#### Written task
Reproduce only the lines of the material below that start at the line containing "for item in" and stop at the line containing "before = set(bpy.data.objects)". Keep both end lines.

#### Records shown
============================================================

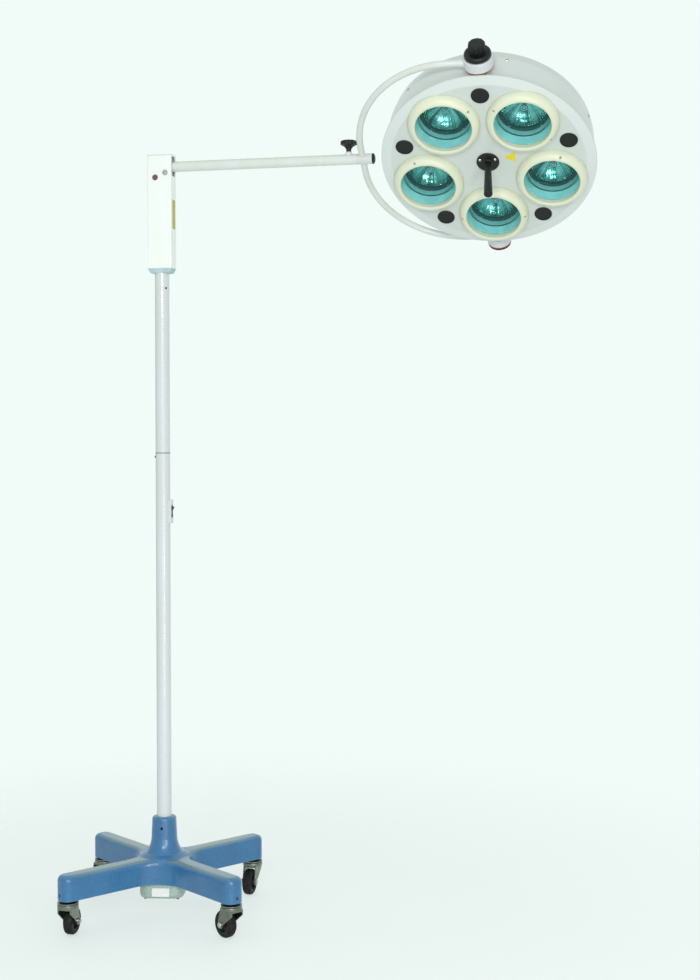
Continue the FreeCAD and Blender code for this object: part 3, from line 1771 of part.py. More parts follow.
def face_screws():
    """Ten bezel screws sunk in their wells, and the two screws of the handle's flange."""
    screws = []
    seat = float(D.bezel_screw_seat)
    length = D.bezel_screw_seat - D.bezel_screw_back
    for spot in bezel_screw_places():
        place = Placement(Vector(spot.x, spot.y, seat), Rotation())
        screws.append(screw(D.bezel_screw_radius, D.bezel_screw_head, 1, length, place))
    grip = D.handle_flange_height
    for spot in handle_screw_spots(D.face_plane + grip):
        place = Placement(spot, Rotation())
        screws.append(
            screw(D.screw_radius, D.screw_head_radius, D.flat_head_height, grip, place)
        )
    add_node("face_screws", gather(screws), HEAD_FRAME)


def rim_screws():
    """Screws that hold the rear shell's lap inside the panel's skirt."""
    screws = []
    taper = (D.wall_radius - D.seam_radius) / (D.wall_front - D.seam_plane)
    seat = D.seam_radius + taper * (D.rim_screw_plane - D.seam_plane) + D.face_gap
    length = D.shell_thickness * 3
    for angle in rim_screw_turns():
        place = Placement(polar(seat, angle, D.rim_screw_plane), spun(angle) * POINTING["+x"])
        screws.append(
            screw(D.screw_radius, D.screw_head_radius, D.flat_head_height, length, place)
        )
    add_node("rim_screws", gather(screws), HEAD_FRAME)


def vent_plugs():
    """Five black plugs in the face, between the lens units near the rim."""
    face = D.face_plane
    flange_top = face + D.vent_flange_height
    plugs = []
    points = [
        (0, face - D.vent_body_depth),
        (D.vent_body_radius, face - D.vent_body_depth),
        (D.vent_body_radius, face),
        (D.vent_flange_radius, face),
        (D.vent_flange_radius, face + 1),
        (D.vent_flange_radius - 2, flange_top),
        (0, flange_top),
    ]
    for spot in vent_spots():
        plug = turned("vent_plug", points)
        plug.Placement = Placement(spot, Rotation())
        plugs.append(plug)
    add_node("vent_plugs", gather(plugs), HEAD_FRAME)


def handle():
    """Aiming handle: a screwed flange and a slightly leaning bar that widens to its blunt end."""
    face = D.face_plane
    flange_top = D.handle_flange_height
    edge = D.handle_end_round
    fillet = D.handle_fillet
    flange_points = [
        (0, -D.handle_stud_length),
        (D.handle_stud_radius, -D.handle_stud_length),
        (D.handle_stud_radius, 0),
        (D.handle_flange_radius, 0),
        (D.handle_flange_radius, flange_top - 1),
        (D.handle_flange_radius - fillet, flange_top),
        (D.handle_root_radius + fillet, flange_top),
        (D.handle_root_radius, flange_top + fillet, fillet, "right"),
        (0, flange_top + fillet),
    ]
    bar_points = [
        (0, 1),
        (D.handle_root_radius - 0.5, 1),
        (D.handle_end_radius, D.handle_length - edge),
        (D.handle_end_radius - edge, D.handle_length, edge, "left"),
        (0, D.handle_length),
    ]
    foot = Vector(0, float(D.handle_offset), float(face))
    flange = turned("handle_flange", flange_points)
    flange.Placement = Placement(foot, Rotation())
    bar = turned("handle_bar", bar_points)
    bar.Placement = Placement(foot, Rotation(Vector(0, 1, 0), float(D.handle_lean)))
    drills = [rod(D.screw_radius, D.face_plane, spot) for spot in handle_screw_spots(face)]
    add_node("handle", cut(fuse(flange, bar), *drills), HEAD_FRAME)


# ---------------------------------------------------------------- assembly and output


def build():
    """Make every sub-part."""
    for make in (
        base_casting,
        transformer_housing,
        transformer,
        base_screws,
        mains_gland,
        caster_stems,
        lower_column,
        swivel_spindle,
        swivel_washer,
        switch_housing,
        switch_rocker,
        upper_column,
        spring_box,
        box_top_cap,
        box_bottom_cap,
        arm_pivot_bolt,
        access_plug,
        balance_spring,
        spring_adjuster,
        arm_crank,
        spring_pin,
        arm_tube,
        clamp_knob,
        yoke_sleeve,
        sleeve_end_cap,
        yoke_tube,
        upper_hub,
        lower_hub,
        lower_hub_cap,
        hub_washers,
        tilt_knob,
        head_pivots,
        front_panel,
        rear_shell,
        lens_bezels,
        glass_retainers,
        filter_glasses,
        reflectors,
        lampholders,
        bulbs,
        face_screws,
        rim_screws,
        vent_plugs,
        handle,
    ):
        make()
    for number in CASTER_HEADINGS:
        caster_fork(number)
        caster_axle(number)
        caster_wheel(number)
        caster_tyre(number)


def check():
    """Stop if any document object failed or any sub-part has no valid solid."""
    doc.recompute()
    for item in doc.Objects:
        if "Invalid" in item.State or "Error" in item.State:
            raise RuntimeError(f"{item.Name} ({item.Label}) did not compute: {item.State}")
    for label, item in NODES.items():
        if item.Shape.isNull() or not item.Shape.isValid() or not item.Shape.Solids:
            raise RuntimeError(f"{label} has no valid solid")


def write():
    """Write one STEP file per sub-part."""
    os.makedirs("parts", exist_ok=True)
    for label, item in NODES.items():
        item.Shape.exportStep(os.path.join("parts", f"{label}.step"))
        print(f"{label}: {len(item.Shape.Solids)} solids, {item.Shape.Volume / 1000:.1f} cm3")
    print(f"{len(NODES)} nodes")


build()
check()
write()
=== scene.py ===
"""Looks for the floor-standing five-reflector operating light.

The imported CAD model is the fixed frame. This script gives every CAD node a procedural finish, replaces
the reflectors, bulbs and vent plugs by detailed pieces, adds labels and small fittings, and lights the
scene. Lengths are in metres, with the origin on the floor under the column and +X along the arm.
"""

import json
import math

import bmesh
import bpy
from mathutils import Matrix, Vector


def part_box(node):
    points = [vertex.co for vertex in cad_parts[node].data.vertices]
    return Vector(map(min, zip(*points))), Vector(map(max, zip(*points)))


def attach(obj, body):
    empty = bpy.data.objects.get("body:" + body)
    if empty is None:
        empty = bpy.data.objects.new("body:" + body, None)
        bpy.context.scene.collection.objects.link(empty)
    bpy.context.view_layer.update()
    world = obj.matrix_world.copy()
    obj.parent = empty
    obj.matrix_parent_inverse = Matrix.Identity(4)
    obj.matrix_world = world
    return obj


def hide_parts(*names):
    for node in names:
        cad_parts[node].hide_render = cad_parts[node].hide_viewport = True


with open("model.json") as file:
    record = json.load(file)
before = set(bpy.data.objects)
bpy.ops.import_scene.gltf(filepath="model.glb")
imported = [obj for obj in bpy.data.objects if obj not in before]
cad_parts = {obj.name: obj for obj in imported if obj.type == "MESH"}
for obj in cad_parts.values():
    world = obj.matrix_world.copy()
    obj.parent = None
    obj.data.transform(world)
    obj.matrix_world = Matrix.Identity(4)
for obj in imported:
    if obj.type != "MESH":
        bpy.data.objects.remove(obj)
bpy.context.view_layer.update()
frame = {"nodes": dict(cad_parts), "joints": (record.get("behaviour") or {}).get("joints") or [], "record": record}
joints = {joint["name"]: joint for joint in frame["joints"]}

MM = 0.001

# The camera stands nearly level, right of the column, and looks left of straight ahead.
# Angles are in degrees, the lens and the sensor in millimetres.
CAMERA_PLACE = (1.201, -3.568, 1.1335)
CAMERA_HEADING = 11.65
CAMERA_ROLL = 0.24
CAMERA_LENS = 56.8
CAMERA_SENSOR = 36
CAMERA_SHIFT = (-0.0014, -0.0477)

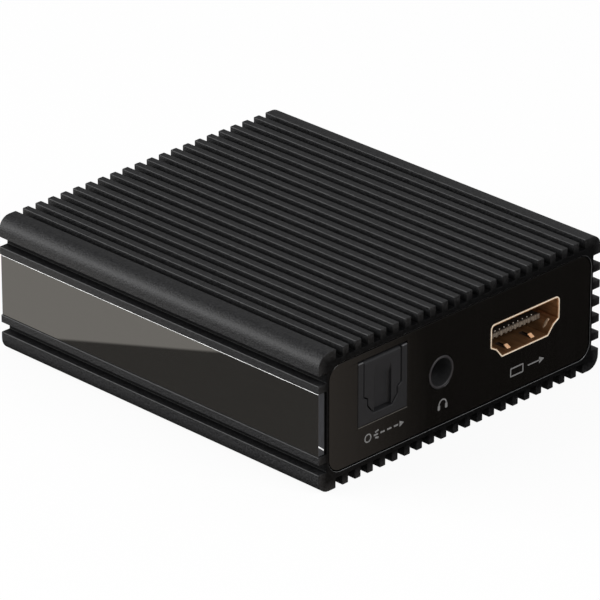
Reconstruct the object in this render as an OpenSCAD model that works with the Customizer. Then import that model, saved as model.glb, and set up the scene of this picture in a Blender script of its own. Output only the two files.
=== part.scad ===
// Ribbed aluminium splitter box that takes the sound out of a video cable.
// +X runs across the sockets, +Y runs from the output end to the input end, +Z is up.
// The origin is the middle of the underside, on the surface that the box rests on.

/* [Housing] */
// Width of the extruded housing, across the sockets
body_w = 60; // [56:0.5:80]
// Length of the extruded housing, from socket end to socket end
body_l = 68; // [60:0.5:100]
// Height of the extruded housing
body_h = 22.3; // [21.6:0.1:30]
// Radius of the four long outer corners
corner_r = 2.1; // [1:0.1:3]
// Least width of the four corner ribs
corner_rib_min = 2.8; // [2.8:0.1:3.4]
// Spacing of the ribs on the top and the underside
top_pitch = 2.58; // [2.2:0.01:4]
// Width of the grooves on the top and the underside
top_groove_w = 1.35; // [0.8:0.01:1.6]
// Spacing of the ribs on the two sides
side_pitch = 2.85; // [2.4:0.01:3]
// Width of the grooves on the two sides
side_groove_w = 1.56; // [0.8:0.01:1.7]
// Depth of every groove
groove_depth = 1.6; // [1:0.05:1.8]
// Chamfer along the rib edges
rib_chamfer = 0.15; // [0.05:0.01:0.25]
// Wall left between a groove and the inside
wall_t = 1.6; // [1.2:0.05:1.8]
// Radius inside the corners of the cavity
cavity_r = 1; // [0.5:0.1:1.5]

/* [Side inlay] */
// Thickness of the gloss strip let into one side
inlay_t = 1.2; // [0.8:0.05:1.3]
// Thickness of its adhesive tape
inlay_tape_t = 0.3; // [0.1:0.05:0.3]
// Gap between the strip and the ribs beside it
inlay_gap = 0.06; // [0.02:0.01:0.2]
// How far the strip stops short of each end of the housing
inlay_end_gap = 0.2; // [0.1:0.05:1]
// Ribs that the strip takes the place of
inlay_ribs = 3; // [1:2:3]

/* [End panels] */
// Housing left beside each end panel
panel_margin_x = 2.1; // [2:0.05:2.6]
// Housing left above and below each end panel
panel_margin_z = 2.5; // [2.2:0.05:2.6]
// Corner radius of the end panels
panel_r = 2.4; // [1:0.1:2.6]
// How far the panel faces lie inside the ends of the housing
panel_inset = 0.15; // [0.1:0.01:0.4]
// Thickness of the gloss front sheets
overlay_t = 0.4; // [0.2:0.05:0.6]
// Thickness of the metal end plates
plate_t = 1.5; // [1:0.1:2]
// Gap round each end panel
panel_clear = 0.06; // [0.03:0.01:0.2]

/* [Fixings] */
// Radius of the end plate screws
screw_r = 1; // [0.8:0.05:1.1]
// Length of the end plate screws
screw_l = 7; // [5:0.5:10]
// Radius of the countersunk heads
screw_head_r = 1.9; // [1.6:0.05:2]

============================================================

#### Exercise response
    for item in doc.Objects:
        if "Invalid" in item.State or "Error" in item.State:
            raise RuntimeError(f"{item.Name} ({item.Label}) did not compute: {item.State}")
    for label, item in NODES.items():
        if item.Shape.isNull() or not item.Shape.isValid() or not item.Shape.Solids:
            raise RuntimeError(f"{label} has no valid solid")


def write():
    """Write one STEP file per sub-part."""
    os.makedirs("parts", exist_ok=True)
    for label, item in NODES.items():
        item.Shape.exportStep(os.path.join("parts", f"{label}.step"))
        print(f"{label}: {len(item.Shape.Solids)} solids, {item.Shape.Volume / 1000:.1f} cm3")
    print(f"{len(NODES)} nodes")


build()
check()
write()
=== scene.py ===
"""Looks for the floor-standing five-reflector operating light.

The imported CAD model is the fixed frame. This script gives every CAD node a procedural finish, replaces
the reflectors, bulbs and vent plugs by detailed pieces, adds labels and small fittings, and lights the
scene. Lengths are in metres, with the origin on the floor under the column and +X along the arm.
"""

import json
import math

import bmesh
import bpy
from mathutils import Matrix, Vector


def part_box(node):
    points = [vertex.co for vertex in cad_parts[node].data.vertices]
    return Vector(map(min, zip(*points))), Vector(map(max, zip(*points)))


def attach(obj, body):
    empty = bpy.data.objects.get("body:" + body)
    if empty is None:
        empty = bpy.data.objects.new("body:" + body, None)
        bpy.context.scene.collection.objects.link(empty)
    bpy.context.view_layer.update()
    world = obj.matrix_world.copy()
    obj.parent = empty
    obj.matrix_parent_inverse = Matrix.Identity(4)
    obj.matrix_world = world
    return obj


def hide_parts(*names):
    for node in names:
        cad_parts[node].hide_render = cad_parts[node].hide_viewport = True


with open("model.json") as file:
    record = json.load(file)
before = set(bpy.data.objects)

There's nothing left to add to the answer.